** Start of Supplied records **

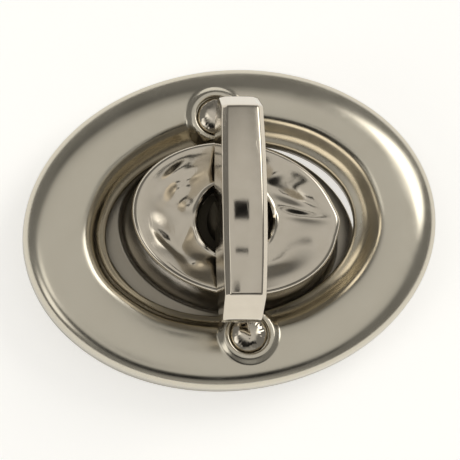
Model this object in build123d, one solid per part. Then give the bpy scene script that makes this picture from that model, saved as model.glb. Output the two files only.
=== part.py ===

** End of Supplied records **
** Start of Supplied records **

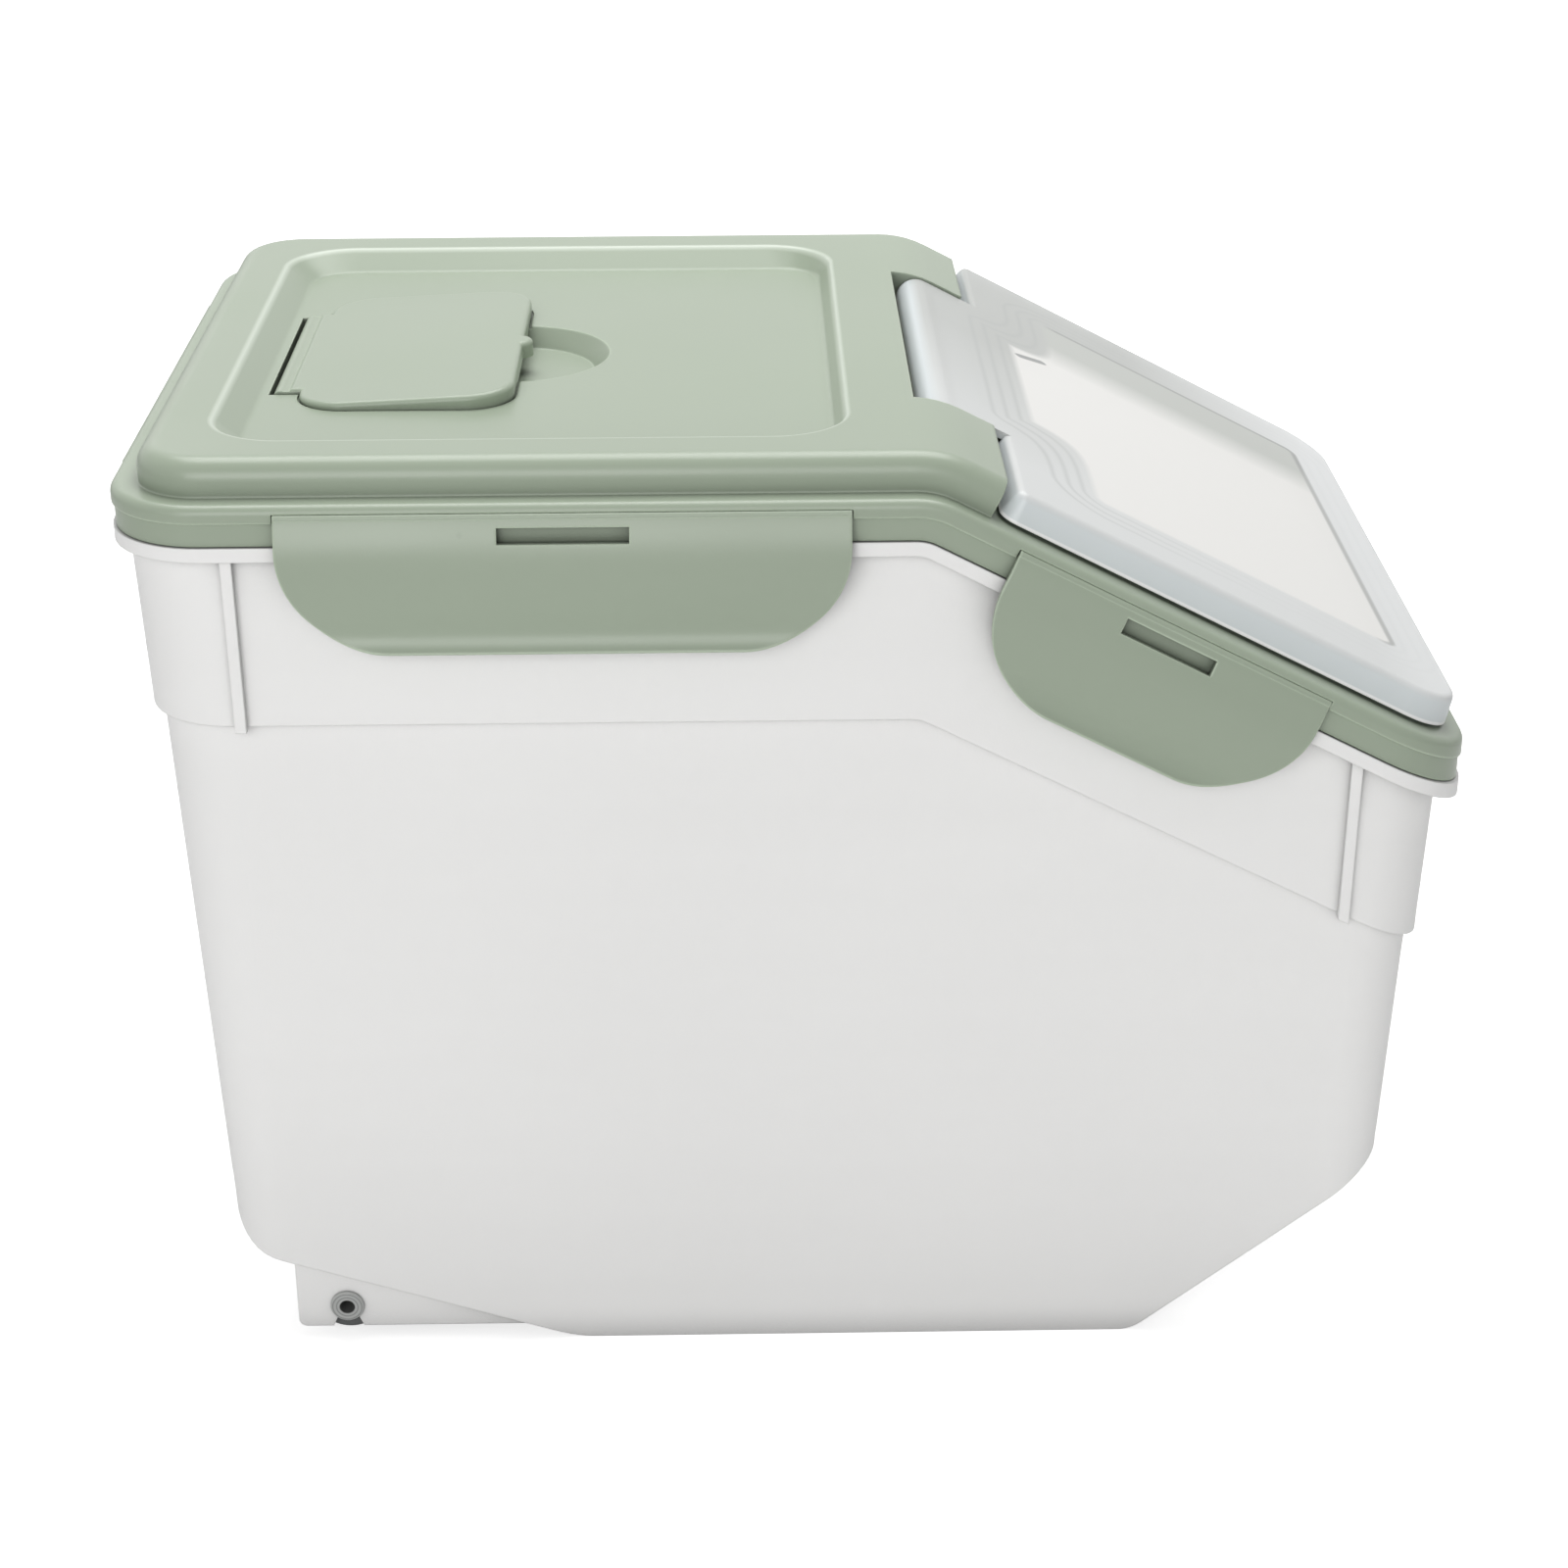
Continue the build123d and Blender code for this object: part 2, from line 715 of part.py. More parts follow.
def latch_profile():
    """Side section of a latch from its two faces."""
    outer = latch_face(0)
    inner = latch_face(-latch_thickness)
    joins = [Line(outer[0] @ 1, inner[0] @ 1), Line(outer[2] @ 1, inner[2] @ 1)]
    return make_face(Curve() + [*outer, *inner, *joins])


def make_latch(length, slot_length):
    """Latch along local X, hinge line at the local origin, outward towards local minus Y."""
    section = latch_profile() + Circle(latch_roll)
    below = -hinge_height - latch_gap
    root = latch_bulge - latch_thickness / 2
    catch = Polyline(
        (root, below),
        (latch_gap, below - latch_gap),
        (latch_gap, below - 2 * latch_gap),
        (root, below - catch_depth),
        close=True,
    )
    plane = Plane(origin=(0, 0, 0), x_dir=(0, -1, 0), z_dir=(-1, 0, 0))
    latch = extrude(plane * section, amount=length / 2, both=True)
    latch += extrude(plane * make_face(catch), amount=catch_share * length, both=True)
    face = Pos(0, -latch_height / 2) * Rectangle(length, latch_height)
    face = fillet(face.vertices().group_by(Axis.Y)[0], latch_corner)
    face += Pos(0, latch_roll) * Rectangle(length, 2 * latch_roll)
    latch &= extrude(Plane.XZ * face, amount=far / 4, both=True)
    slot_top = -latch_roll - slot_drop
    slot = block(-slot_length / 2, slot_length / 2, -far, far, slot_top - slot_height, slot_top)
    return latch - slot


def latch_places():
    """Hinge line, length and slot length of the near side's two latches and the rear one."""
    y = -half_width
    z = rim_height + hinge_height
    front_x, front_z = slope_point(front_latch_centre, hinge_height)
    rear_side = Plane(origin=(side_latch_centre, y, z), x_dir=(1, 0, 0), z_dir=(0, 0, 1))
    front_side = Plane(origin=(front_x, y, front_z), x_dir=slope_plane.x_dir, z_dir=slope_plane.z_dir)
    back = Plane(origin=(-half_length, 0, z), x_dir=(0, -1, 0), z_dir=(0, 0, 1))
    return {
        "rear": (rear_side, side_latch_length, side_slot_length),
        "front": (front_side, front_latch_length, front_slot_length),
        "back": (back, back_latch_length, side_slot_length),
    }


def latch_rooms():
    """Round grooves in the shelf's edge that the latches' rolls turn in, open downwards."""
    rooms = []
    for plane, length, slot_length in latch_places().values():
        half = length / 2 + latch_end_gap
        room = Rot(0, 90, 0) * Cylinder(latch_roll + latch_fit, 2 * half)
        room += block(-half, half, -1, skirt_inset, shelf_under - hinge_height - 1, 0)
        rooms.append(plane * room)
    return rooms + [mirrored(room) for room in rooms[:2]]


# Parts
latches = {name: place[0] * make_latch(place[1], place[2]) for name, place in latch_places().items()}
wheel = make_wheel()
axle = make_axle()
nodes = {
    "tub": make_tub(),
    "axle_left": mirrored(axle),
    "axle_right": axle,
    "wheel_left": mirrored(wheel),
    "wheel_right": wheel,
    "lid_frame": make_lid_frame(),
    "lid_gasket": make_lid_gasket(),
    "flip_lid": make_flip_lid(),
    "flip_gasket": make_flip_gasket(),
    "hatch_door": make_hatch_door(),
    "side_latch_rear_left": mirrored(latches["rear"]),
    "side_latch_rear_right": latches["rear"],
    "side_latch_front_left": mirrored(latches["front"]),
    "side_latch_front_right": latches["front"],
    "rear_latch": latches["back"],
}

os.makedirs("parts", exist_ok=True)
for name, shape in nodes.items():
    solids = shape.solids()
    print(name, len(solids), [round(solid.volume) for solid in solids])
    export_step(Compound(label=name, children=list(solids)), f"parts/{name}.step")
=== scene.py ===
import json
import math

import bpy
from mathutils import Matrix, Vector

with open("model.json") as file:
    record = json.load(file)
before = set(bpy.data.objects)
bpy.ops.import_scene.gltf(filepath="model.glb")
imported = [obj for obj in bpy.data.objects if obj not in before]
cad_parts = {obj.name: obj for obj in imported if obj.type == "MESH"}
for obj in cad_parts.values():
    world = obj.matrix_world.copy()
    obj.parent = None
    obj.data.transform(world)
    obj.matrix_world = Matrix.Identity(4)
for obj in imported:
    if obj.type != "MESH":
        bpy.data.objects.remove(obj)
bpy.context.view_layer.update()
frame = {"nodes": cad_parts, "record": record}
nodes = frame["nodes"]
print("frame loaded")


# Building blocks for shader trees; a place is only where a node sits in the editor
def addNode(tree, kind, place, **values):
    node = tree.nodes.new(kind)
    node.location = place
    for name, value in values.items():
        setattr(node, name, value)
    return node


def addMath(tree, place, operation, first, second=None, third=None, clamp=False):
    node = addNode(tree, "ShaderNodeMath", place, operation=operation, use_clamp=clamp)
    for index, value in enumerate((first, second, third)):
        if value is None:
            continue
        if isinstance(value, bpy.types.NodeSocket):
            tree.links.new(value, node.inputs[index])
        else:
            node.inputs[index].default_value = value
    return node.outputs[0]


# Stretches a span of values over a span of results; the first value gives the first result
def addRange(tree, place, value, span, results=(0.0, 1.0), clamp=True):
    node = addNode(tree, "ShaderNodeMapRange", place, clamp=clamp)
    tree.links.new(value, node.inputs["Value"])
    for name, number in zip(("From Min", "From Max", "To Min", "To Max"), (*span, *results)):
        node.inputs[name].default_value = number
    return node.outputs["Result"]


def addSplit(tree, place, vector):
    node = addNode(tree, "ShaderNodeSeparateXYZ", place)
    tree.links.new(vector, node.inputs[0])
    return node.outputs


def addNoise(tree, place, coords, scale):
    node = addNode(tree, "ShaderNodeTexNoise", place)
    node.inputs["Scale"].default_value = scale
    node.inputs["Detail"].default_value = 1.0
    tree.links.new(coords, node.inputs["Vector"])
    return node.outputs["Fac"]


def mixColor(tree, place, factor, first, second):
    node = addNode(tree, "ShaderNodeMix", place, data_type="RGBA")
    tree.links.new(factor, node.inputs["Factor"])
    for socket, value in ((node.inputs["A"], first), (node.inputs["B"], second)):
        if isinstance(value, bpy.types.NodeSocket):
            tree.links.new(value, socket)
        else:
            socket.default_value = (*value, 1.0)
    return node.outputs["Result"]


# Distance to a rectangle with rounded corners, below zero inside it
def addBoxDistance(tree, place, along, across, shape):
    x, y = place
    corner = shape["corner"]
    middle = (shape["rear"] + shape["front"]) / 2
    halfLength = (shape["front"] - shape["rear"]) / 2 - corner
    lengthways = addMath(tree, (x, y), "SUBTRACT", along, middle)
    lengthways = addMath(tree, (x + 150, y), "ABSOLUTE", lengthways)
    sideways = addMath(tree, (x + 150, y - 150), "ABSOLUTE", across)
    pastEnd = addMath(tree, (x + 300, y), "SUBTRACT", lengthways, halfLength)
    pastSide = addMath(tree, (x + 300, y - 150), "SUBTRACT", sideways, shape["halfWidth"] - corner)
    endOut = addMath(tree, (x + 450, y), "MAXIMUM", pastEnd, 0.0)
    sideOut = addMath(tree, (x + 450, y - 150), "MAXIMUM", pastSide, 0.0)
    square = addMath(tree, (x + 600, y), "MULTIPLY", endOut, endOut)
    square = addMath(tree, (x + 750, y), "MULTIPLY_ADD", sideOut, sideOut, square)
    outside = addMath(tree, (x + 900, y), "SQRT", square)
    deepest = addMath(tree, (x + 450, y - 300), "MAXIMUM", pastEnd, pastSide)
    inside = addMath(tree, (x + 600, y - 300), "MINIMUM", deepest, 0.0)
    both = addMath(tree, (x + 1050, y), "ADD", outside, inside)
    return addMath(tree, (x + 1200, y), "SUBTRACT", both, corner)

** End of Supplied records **

* Problem details
Only the lines from the one bearing "for name, shape" through the one bearing "obj.parent = None" should be repeated, exactly as given.

* Solution
for name, shape in nodes.items():
    solids = shape.solids()
    print(name, len(solids), [round(solid.volume) for solid in solids])
    export_step(Compound(label=name, children=list(solids)), f"parts/{name}.step")
=== scene.py ===
import json
import math

import bpy
from mathutils import Matrix, Vector

with open("model.json") as file:
    record = json.load(file)
before = set(bpy.data.objects)
bpy.ops.import_scene.gltf(filepath="model.glb")
imported = [obj for obj in bpy.data.objects if obj not in before]
cad_parts = {obj.name: obj for obj in imported if obj.type == "MESH"}
for obj in cad_parts.values():
    world = obj.matrix_world.copy()
    obj.parent = None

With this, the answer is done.